Au cours de ses 38 ans de carrière dans la police, dont 28 ans aux enquêtes, Guy Dessureault soutient n’avoir jamais frappé personne. Il a fallu ce conflit avec son voisin, qui perdurait depuis une quarantaine d’années, pour qu’il perde les pédales. Le soir du 10 juillet 2018, il s’est rendu dans la cour de son voisin pour lui asséner des coups de poing. Guy Dessureault avait alors 79 ans et son voisin, Claude Tremblay, 81 ans. «Il m’accusait encore une fois de faire mourir ses fleurs alors que je ne les ai jamais touchées et arrosées. Là, j’ai perdu mon contrôle. Sacrament, ça va faire! Mais ce n’est pas vrai qu’il est tombé par terre. Même qu’il se défendait plutôt bien», a-t-il mentionné.
En effet, le policier retraité a reconnu l’avoir frappé mais il nie certains faits rapportés par le plaignant.
La procureure de la Couronne, Me Marie-Ève Paquet, a précisé qu’il existait bel et bien des problématiques entre ces deux voisins qui, au fil du temps, ont pris de l’ampleur. Dans cette affaire, Claude Tremblay affirme qu’il était en train d’arroser ses fleurs lorsque Guy Dessureault lui a fait un doigt d’honneur. M. Tremblay l’aurait alors invité à venir s’expliquer. Ce faisant, Guy Dessureault se serait approché en courant et en sacrant et l’a frappé à quatre reprises au visage et au cou. Il se serait d’ailleurs écroulé sur le sol et aurait perdu la carte. Toujours selon la version de la Couronne, c’est un voisin, témoin de l’agression, qui serait intervenu pour que Guy Dessureault arrête de frapper.
Le rapport médical révèle que la victime a subi une entorse cervicale et un traumatisme crânien léger. M. Tremblay a ensuite dû se soumettre à plusieurs traitements de physiothérapie. Il a aussi consulté un psychologue en raison d’un choc post-traumatique et des craintes qu’il avait. Il a également souffert d’anxiété, de troubles du sommeil, de perte d’appétit et d’un mal de cou important. Il a surtout eu peur que sa femme, qui est invalide, soit placée dans un CHSLD.
Dans son témoignage, il a raconté avoir envisagé, avant l’agression du 10 juillet, de mettre sa maison en vente mais il a mis le projet sur la glace, d’autant plus que sa demeure avait été adaptée à l’invalidité de sa femme.

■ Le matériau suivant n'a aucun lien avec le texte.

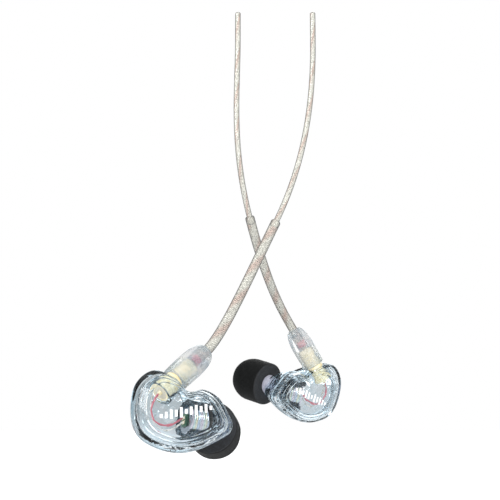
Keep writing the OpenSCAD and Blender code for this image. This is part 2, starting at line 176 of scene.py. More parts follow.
class Finish(Nodes):
    """A node material. Texture scales are given per millimetre."""

    def __init__(self, name):
        self.material = bpy.data.materials.new(name)
        super().__init__(self.material)
        self.where = self.add("ShaderNodeTexCoord").outputs["Object"]

    def noise(self, per_mm, detail=3.0, rough=0.5):
        node = self.add("ShaderNodeTexNoise", {
            "Vector": self.where, "Scale": per_mm / MM, "Detail": detail, "Roughness": rough})
        return node.outputs["Fac"]

    def cells(self, per_mm, output="Distance"):
        node = self.add("ShaderNodeTexVoronoi", {"Vector": self.where, "Scale": per_mm / MM})
        return node.outputs[output]

    def attribute(self, name):
        return self.add("ShaderNodeAttribute", attribute_name=name).outputs["Fac"]

    def facing(self, blend=0.5):
        return self.add("ShaderNodeLayerWeight", {"Blend": blend}).outputs["Facing"]

    def facing_round(self):
        """facing() taken round a tube: the same on a tube that runs away from the camera as across it."""
        run = self.add("ShaderNodeCombineXYZ", {k: self.attribute("run_" + k) for k in "XYZ"})
        run = self.add("ShaderNodeVectorTransform", {0: run.outputs[0]}, vector_type="VECTOR",
                       convert_from="OBJECT", convert_to="WORLD").outputs[0]
        run = self.add("ShaderNodeVectorMath", {0: run}, operation="NORMALIZE").outputs[0]
        shape = self.add("ShaderNodeNewGeometry").outputs
        tilt = self.add("ShaderNodeVectorMath", {0: run, 1: shape["Incoming"]},
                        operation="DOT_PRODUCT").outputs["Value"]
        across = self.maths("SQRT", self.maths("SUBTRACT", 1.0, self.maths("MULTIPLY", tilt, tilt)))
        straight = self.maths("SUBTRACT", 1.0, self.facing())
        return self.maths("SUBTRACT", 1.0, self.maths("DIVIDE", straight, across))

    def bump(self, height, strength, depth_mm):
        node = self.add("ShaderNodeBump", {
            "Height": height, "Strength": strength, "Distance": depth_mm * MM})
        return node.outputs["Normal"]

    def surface(self, **inputs):
        """A Principled surface; colours are (r, g, b)."""
        named = {}
        for key, value in inputs.items():
            if isinstance(value, tuple) and len(value) == 3:
                value = (*value, 1)
            named[key.replace("_", " ")] = value
        return self.add("ShaderNodeBsdfPrincipled", named).outputs[0]

    def lets_light_through(self, shader, tint):
        """Glass as seen, and clear to the rays that light what lies behind it."""
        either = self.maths("MAXIMUM", self.ray("Shadow"), self.ray("Diffuse"))
        clear = self.add("ShaderNodeBsdfTransparent", {"Color": (*tint, 1)}).outputs[0]
        return self.mix(either, shader, clear)

    def done(self, shader):
        self.show(shader, "ShaderNodeOutputMaterial")
        return self.material


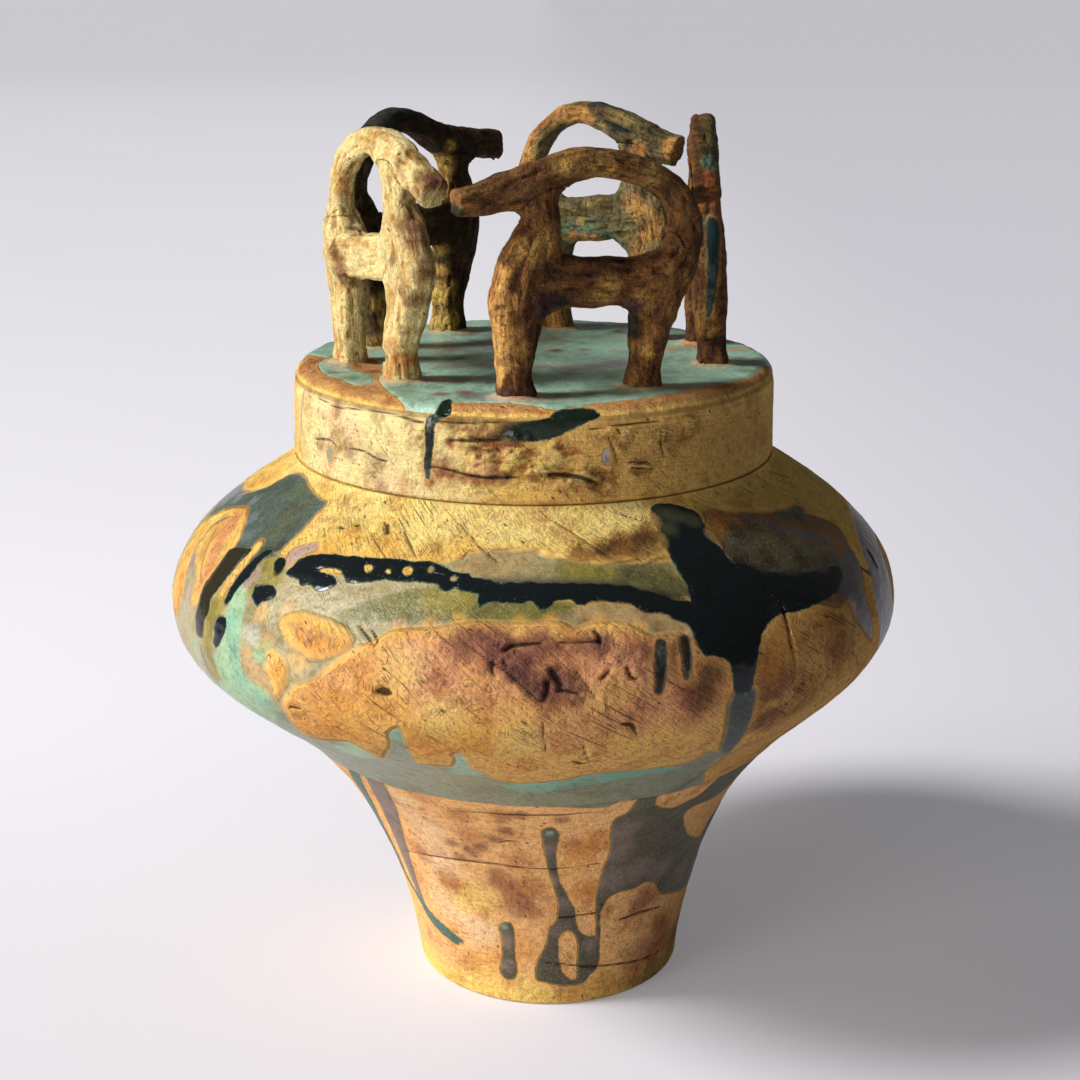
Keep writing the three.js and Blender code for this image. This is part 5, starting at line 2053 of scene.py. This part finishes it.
def beside(start, end, along, up):
    """For points beside a stretch of a bar: its length, and their share along it, that share held
    between its ends, mm off to its side and mm from it."""
    step = end[:2] - start[:2]
    length = np.hypot(*step)
    share = ((along - start[0]) * step[0] + (up - start[1]) * step[1]) / length**2
    held = np.clip(share, 0, 1)
    aside = ((along - start[0]) * step[1] - (up - start[1]) * step[0]) / length
    gap = np.hypot(along - start[0] - held * step[0], up - start[1] - held * step[1])
    return length, share, held, aside, gap


def bar_field(stations, along, up, across):
    """About how many mm each point of a grid lies outside a bar with two flat ends."""
    path = curved(stations, False)
    nearest = np.full(along.shape, VERY_FAR)
    aside, beyond = np.zeros(along.shape), np.full(along.shape, -VERY_FAR)
    deep, wide = np.ones(along.shape), np.ones(along.shape)
    last = len(path) - 2
    for number, (start, end) in enumerate(zip(path[:-1], path[1:])):
        length, share, held, square, gap = beside(start, end, along, up)
        past = np.full(along.shape, -VERY_FAR)
        if number == 0:
            past = -share * length
        if number == last:
            past = np.maximum(past, (share - 1) * length)
        closer = gap < nearest
        nearest = np.where(closer, gap, nearest)
        aside = np.where(closer, np.where(past > 0, np.abs(square), gap), aside)
        beyond = np.where(closer, past, beyond)
        deep = np.where(closer, start[2] + held * (end[2] - start[2]), deep)
        wide = np.where(closer, start[3] + held * (end[3] - start[3]), wide)
    flat = (aside / deep)[:, :, None]**FLAT_SIDES + np.abs(across / wide[:, :, None])**FLAT_SIDES
    outside = (flat**(1 / FLAT_SIDES) - 1) * np.minimum(deep, wide)[:, :, None]
    return -melt(-outside, -beyond[:, :, None], 0.8)


def melt(first, second, width):
    """The smaller of two fields, with the join filled out over `width` mm."""
    share = np.clip(1 - np.abs(first - second) / width, 0, 1)
    return np.minimum(first, second) - share * share * width / 4


def surface_of(field, low, spacing):
    """Points and faces of the surface on which a grid of numbers is 0, with the inside below 0."""
    inside = field < 0
    cells = tuple(size - 1 for size in field.shape)
    total, count = np.zeros((*cells, 3)), np.zeros(cells)
    edges = []
    for axis in range(3):
        first, second = [slice(None)] * 3, [slice(None)] * 3
        first[axis], second[axis] = slice(0, -1), slice(1, None)
        here, there = field[tuple(first)], field[tuple(second)]
        crossed = inside[tuple(first)] != inside[tuple(second)]
        share = np.where(crossed, here / np.where(crossed, here - there, 1), 0)
        edges.append((crossed, inside[tuple(first)]))
        u, v = (axis + 1) % 3, (axis + 2) % 3
        for du, dv in np.ndindex(2, 2):
            part = [slice(None)] * 3
            part[u], part[v] = slice(du, du + cells[u]), slice(dv, dv + cells[v])
            hit = crossed[tuple(part)]
            count += hit
            total[..., axis] += share[tuple(part)]
            total[..., u] += hit * du
            total[..., v] += hit * dv
    used = count > 0
    index = np.full(cells, -1)
    index[used] = np.arange(used.sum())
    points = low + spacing * (np.argwhere(used) + total[used] / count[used][:, None])
    faces = []
    for axis, (crossed, starts_inside) in enumerate(edges):
        u, v = (axis + 1) % 3, (axis + 2) % 3
        at = np.argwhere(crossed)
        at = at[(at[:, u] > 0) & (at[:, v] > 0) & (at[:, u] < cells[u]) & (at[:, v] < cells[v])]
        corners = []
        for du, dv in ((1, 1), (0, 1), (0, 0), (1, 0)):
            moved = at.copy()
            moved[:, u] -= du
            moved[:, v] -= dv
            corners.append(index[tuple(moved.T)])
        quads = np.stack(corners, axis=1)
        outward = starts_inside[tuple(at.T)]
        faces.append(np.where(outward[:, None], quads, quads[:, ::-1]))
    return points, np.concatenate(faces)


def place_on_limbs(along, up, across, bars):
    """(mm along the nearest limb, mm round it) for each point, so that marks follow the limbs."""
    nearest = np.full(len(along), VERY_FAR)
    place = np.zeros((len(along), 3))
    begun = 0
    for bar in bars:
        path = curved(bar, False, 2)
        for start, end in zip(path[:-1], path[1:]):
            length, _, held, aside, gap = beside(start, end, along, up)
            gap = gap / start[2]
            closer = gap < nearest
            nearest = np.minimum(nearest, gap)
            round_it = np.arctan2(across, aside) * (start[2] + start[3]) / 2
            found = np.column_stack([begun + held * length, round_it, 0 * along])
            place[closer] = found[closer]
            begun += length
        begun += 40
    return place


def figure_surfaces(name, seed):
    """(part, points, faces) of a figure's body and horn, in (along, up, across)."""
    form = FORMS[name]
    bars, horn = figure_bars(name)
    axes = [np.arange(low, high, GRID) for low, high in zip(GRID_LOW, GRID_HIGH)]
    along, up = np.meshgrid(axes[0], axes[1], indexing="ij")
    shift = up / LEAN_HEIGHT * (form["lean"] + form["twist"] * along)
    across = axes[2][None, None, :] - shift[:, :, None]
    hind, spine, fore = (bar_field(bar, along, up, across) for bar in bars)
    body = melt(melt(hind, spine, 5.5), fore, 5.5)
    strip = bar_field(horn, along, up, across)
    whole = melt(body, strip, 5)
    split = (strip - body) / 2

    close = np.abs(whole) < 3
    spots = np.argwhere(close) * GRID + GRID_LOW
    limbs = place_on_limbs(spots[:, 0], spots[:, 1], across[close], bars + [horn])
    lap = np.exp(-(split[close] / 0.6)**2) * blend_step(-0.1, 0.4, noise(spots, 9, seed + 4))
    whole[close] -= carving(spots, limbs, seed) - 0.6 * lap - 0.15
    whole = np.maximum(whole, -0.25 - up[:, :, None])
    return [("body", *surface_of(np.maximum(whole, 0.02 - split), GRID_LOW, GRID)),
            ("horn", *surface_of(np.maximum(whole, split + 0.02), GRID_LOW, GRID))]


def carving(spots, limbs, seed):
    """mm that hands and a knife left standing out, in long strokes down the limbs."""
    stand = 0.6 * noise(spots, 13, seed) + 0.4 * layered_noise(spots, 5, 2, seed + 1)
    stand += 0.45 * layered_noise(limbs * (0.16, 1, 1), 3.2, 2, seed + 2)
    return stand - 0.6 * blend_step(0.2, 0.55, noise(limbs * (0.3, 1, 1), 2.2, seed + 3))


def paint_figure(skin, name, limbs, seed):
    streaky = layered_noise(limbs * (0.2, 1, 1), 2.6, 3, seed + 5)
    uneven = 0.6 * layered_noise(skin.points, 5, 3, FIGURE_TINT_SEED) + 0.7 * streaky
    look = FIGURE_LOOKS[name]
    clay = np.tile(look["ground"], (len(skin.a), 1))
    clay = dab_clay(skin, clay, uneven, look["dabs"])
    foot, ahead, aside = figure_frame(name)
    level = skin.points[:, :2] - foot
    stand = carving(np.column_stack([level @ ahead, skin.b, level @ aside]), limbs, seed)
    # Painted shade in the carved hollows and a painted highlight on the raised ridges
    hollow_shade = clay * np.array(look["hollow_shade"])
    clay = blend(clay, hollow_shade, 0.85 * blend_step(0.15, -0.55, stand + 0.7 * streaky))
    highlit_ridges = 0.4 * clay + 0.6 * BUFF * look["ridge_highlight"]
    clay = blend(clay, highlit_ridges, 0.7 * blend_step(0.1, 0.8, stand + 0.5 * streaky))
    wash, dark = Coat(skin, STONE, uneven, 0.5), Coat(skin, BLACK, uneven, 0.4)
    wash.lay(look.get("wash", ()))
    dark.lay(look.get("dark", ()))
    return skin_values(clay, wash, dark)


def build_figures(material, pale_material):
    for number, name in enumerate(FIGURES):
        seed = FIGURE_SEED + FIGURE_SEED_STEP * number
        foot, ahead, aside = figure_frame(name)
        bars, horn = figure_bars(name)
        for part, flat, faces in figure_surfaces(name, seed):
            along, up, across = flat.T
            level = foot + along[:, None] * ahead + across[:, None] * aside
            points = np.column_stack([level, up + LID_TOP])
            mesh = make_mesh(f"{name}_{part}_clay", points, faces)
            normals = vertex_normals(mesh).astype(float)
            if name == EDGE_ON:
                seen, chart = seen_facing(name), points[:, 0]
            else:
                seen, chart = seen_on_figure(name), along
            skin = Skin(points, normals, chart, up, np.ones(len(points)), False, seen)
            limbs = place_on_limbs(along, up, across, bars + [horn])
            values = paint_figure(skin, name, limbs, seed)
            values["place"] = limbs
            for key, value in values.items():
                store(mesh, key, value)
            node = f"{name}_{part}"
            own_material = pale_material if name in PALE_FIGURES else material
            place_piece(mesh, "lid", [node], own_material)


# Floor, light and camera

FLOOR_RADIUS = 60
FLOOR_SIDES = 96
FLOOR_GLOW = 0.17
FLOOR_ROUGHNESS = 0.9
FLOOR_GREY = colour(216, 216, 224)
FLOOR_PALE = colour(222, 222, 230)

# Painted shade: the floor turns darker to the right, far off and near the camera, as the light falls off. In
# metres along an axis: (axis, low, high, their shares, colour)
FLOOR_FALLOFF_SHADE = (
    ("X", -0.2, 0.5, 0, 0.85, colour(184, 184, 194)),
    ("Y", 1.0, 9.0, 0, 0.6, colour(176, 176, 184)),
    ("Y", -0.12, 0.3, 0.7, 0, colour(184, 184, 192)),
)

# The window light comes from the left, a little in front of the urn
WINDOW_BEARING = 78
WINDOW_RISE = 43
WINDOW_SOFTNESS = 15
WINDOW_STRENGTH = 3.3
PANE_POWER = 6
REFLECTOR_POWER = 22
SKY_STRENGTH = 0.1
SKY_COLOUR = (1.0, 0.95, 0.88)
WALL_GREY = colour(216, 215, 219)
FARTHEST_SEEN = 200


def build_stage():
    mesh = bpy.data.meshes.new("floor")
    turns = np.linspace(0, 2 * math.pi, FLOOR_SIDES, endpoint=False)
    ring = [(FLOOR_RADIUS * math.cos(turn), FLOOR_RADIUS * math.sin(turn), 0) for turn in turns]
    mesh.from_pydata(ring, [], [list(range(FLOOR_SIDES))])
    floor = add_object("floor", mesh)
    g = Graph("floor_paper")
    shader = g.node("ShaderNodeBsdfPrincipled")
    axes = g.node("ShaderNodeSeparateXYZ")
    g.fill(axes.inputs[0], g.where)
    shade = g.mix(g.noise(400, detail=2), FLOOR_GREY, FLOOR_PALE)
    # Painted shade laid over the paper's colour, as the light falls off
    for axis, low, high, start, end, darker in FLOOR_FALLOFF_SHADE:
        shade = g.mix(g.step(axes.outputs[axis], low, high, start, end), shade, darker)
    g.fill(shader.inputs["Base Color"], shade)
    shader.inputs["Roughness"].default_value = FLOOR_ROUGHNESS
    paths = g.node("ShaderNodeLightPath")
    seen = g.math("MAXIMUM", paths.outputs["Is Camera Ray"], paths.outputs["Is Glossy Ray"])
    shader.inputs["Emission Color"].default_value = (0.93, 0.93, 1.0, 1)
    g.fill(shader.inputs["Emission Strength"], g.times(seen, FLOOR_GLOW))
    g.fill(g.node("ShaderNodeOutputMaterial").inputs["Surface"], shader.outputs["BSDF"])
    mesh.materials.append(g.material)
    floor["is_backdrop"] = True


def add_light(name, kind, power, shade):
    data = bpy.data.lights.new(name, kind)
    data.energy = power
    data.color = shade
    return add_object(name, data)


def area_light(name, place, aim, size, power, shade):
    lamp = add_light(name, "AREA", power, shade)
    lamp.data.shape = "DISK"
    lamp.data.size = size
    lamp.location = place
    east, north, upward = np.array(aim) - np.array(place)
    turn = math.atan2(north, east) - math.pi / 2
    lamp.rotation_euler = (math.atan2(math.hypot(east, north), -upward), 0, turn)


def sun_light(name, bearing, rise, softness, strength, shade):
    """Even light from a bearing in degrees left of the front and a height in degrees."""
    lamp = add_light(name, "SUN", strength, shade)
    lamp.data.angle = math.radians(softness)
    lamp.rotation_euler = (math.radians(90 - rise), 0, -math.radians(bearing))


def build_light():
    sun_light("window", WINDOW_BEARING, WINDOW_RISE, WINDOW_SOFTNESS, WINDOW_STRENGTH, (1.0, 0.98, 0.95))
    area_light("window_pane", (-1.25, -0.3, 0.95), (0, 0, 0.14), 0.5, PANE_POWER, (1.0, 0.98, 0.96))
    area_light("low_reflector", (-1.0, -0.85, 0.06), (0, 0, 0.08), 0.9, REFLECTOR_POWER, (1.0, 0.95, 0.9))
    world = bpy.data.worlds.new("studio")
    bpy.context.scene.world = world
    world.use_nodes = True
    tree = world.node_tree
    background = tree.nodes["Background"]
    background.inputs["Color"].default_value = (*SKY_COLOUR, 1)
    background.inputs["Strength"].default_value = SKY_STRENGTH
    paths = tree.nodes.new("ShaderNodeLightPath")
    wall = tree.nodes.new("ShaderNodeBackground")
    wall.inputs["Color"].default_value = (*WALL_GREY, 1)
    chosen = tree.nodes.new("ShaderNodeMixShader")
    tree.links.new(paths.outputs["Is Camera Ray"], chosen.inputs[0])
    tree.links.new(background.outputs[0], chosen.inputs[1])
    tree.links.new(wall.outputs[0], chosen.inputs[2])
    tree.links.new(chosen.outputs[0], tree.nodes["World Output"].inputs["Surface"])


def build_camera():
    data = bpy.data.cameras.new("photograph")
    data.sensor_width = SENSOR_MM
    data.sensor_fit = "AUTO"
    data.lens = FOCAL_PIXELS * SENSOR_MM / (2 * PHOTO_MIDDLE)
    data.clip_end = FARTHEST_SEEN
    camera = add_object("photograph", data)
    camera.location = CAMERA_PLACE * MM
    camera.rotation_euler = (math.pi / 2 - CAMERA_PITCH, 0, 0)
    bpy.context.scene.camera = camera


build_camera()
belly_stoneware = FiredClay("belly_stoneware", scoring=0.85)
foot_stoneware = FiredClay("foot_stoneware", scoring=0.3, wash_rough=0.45, grit=0.7, drag=(3, 12, 1.2),
                           halo=1.6, rim=0.6)
lid_stoneware = FiredClay("lid_stoneware", scoring=0.4, grit=1.2, drag=(0, 9, 0.8), halo=1.5, rim=0.5)
lid_celadon = FiredClay("lid_celadon", scoring=0.1, wash_rough=0.34, grit=0.9, drag=(0, 12, 1),
                        halo=1.5, rim=0.5)
figure_stoneware = FiredClay("figure_stoneware", scoring=0.2, grit=1.3, wash_rough=0.35, drag=(0, 8, 1.1),
                             halo=1.5, rim=0.6, mottle=0.75)
pale_stoneware = FiredClay("pale_stoneware", scoring=0.4, grit=1.3, drag=(0, 8, 1.1), halo=1.5, rim=0.6,
                           mottle=0.12)
build_foot(foot_stoneware.material)
build_belly(belly_stoneware.material)
build_collar(lid_stoneware.material)
build_lid(lid_stoneware.material, lid_celadon.material)
build_figures(figure_stoneware.material, pale_stoneware.material)
build_stage()
build_light()
bpy.context.scene.view_settings.view_transform = "Standard"

corners = [[list(map(float, corner)) for corner in box] for box in (cad_box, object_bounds())]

Toujours selon lui, l’un des plus beaux moments de sa vie, mis à part son mariage et les naissances des enfants, aura été de voir la pancarte «à vendre» devant la résidence de son voisin. En effet, peu de temps après cet événement, Guy Dessureault a vendu sa maison et a déménagé neuf kilomètres plus loin. Aujourd’hui, l’octogénaire s’en porte mieux tant physiquement que psychologiquement.
Pour sa part, le policier retraité avoue qu’il n’est pas très fier de lui mais nie catégoriquement le doigt d’honneur, la chute de son voisin sur le sol à cause des coups de poing et les propos rapportés par des témoins. Il soutient avoir déménagé «pour avoir la paix» et pour «regarder les autres travailler.» Son avocat, Me Michel Lebrun, estime que dans les circonstances (son âge et son déménagement), son client, maintenant âgé de 80 ans, devrait pouvoir bénéficier d’une absolution inconditionnelle, et ce afin de lui permettre de voyager et de profiter de sa retraite.
Me Paquet est d’un tout autre avis. Elle a rappelé que Guy Dessureault est un homme de loi qui a fait preuve d’un comportement inadmissible. Lorsqu’il a témoigné, elle a dit n’avoir ressenti aucun remord de sa part, d’autant plus qu’il a lui-même indiqué que la victime avait «beurré épais».
Selon elle, ce n’est clairement pas un cas où il en va de l’intérêt véritable de l’accusé d’obtenir une absolution. Ses objectifs ne sont pas reliés au travail, aux études ou encore à un dossier d’immigration. Le seul motif serait de lui permettre de faire des voyages d’agrément, ce qui est insuffisant selon la jurisprudence qu’elle a déposée.
Compte tenu des conséquences importantes chez la victime, elle a plutôt proposé une sentence suspendue et une probation avec des conditions visant à protéger la victime et sa famille. Elle a invité le juge à envisager un possible dédommagement, un don ou des travaux communautaires.
Notons que la peine maximale de prison pour des voies de fait causant des lésions corporelles (lorsque l’infraction est portée par voie de procédure sommaire) est de 18 mois de prison. Le juge David Bouchard a pris la cause en délibéré. La sentence sera rendue le 19 mars.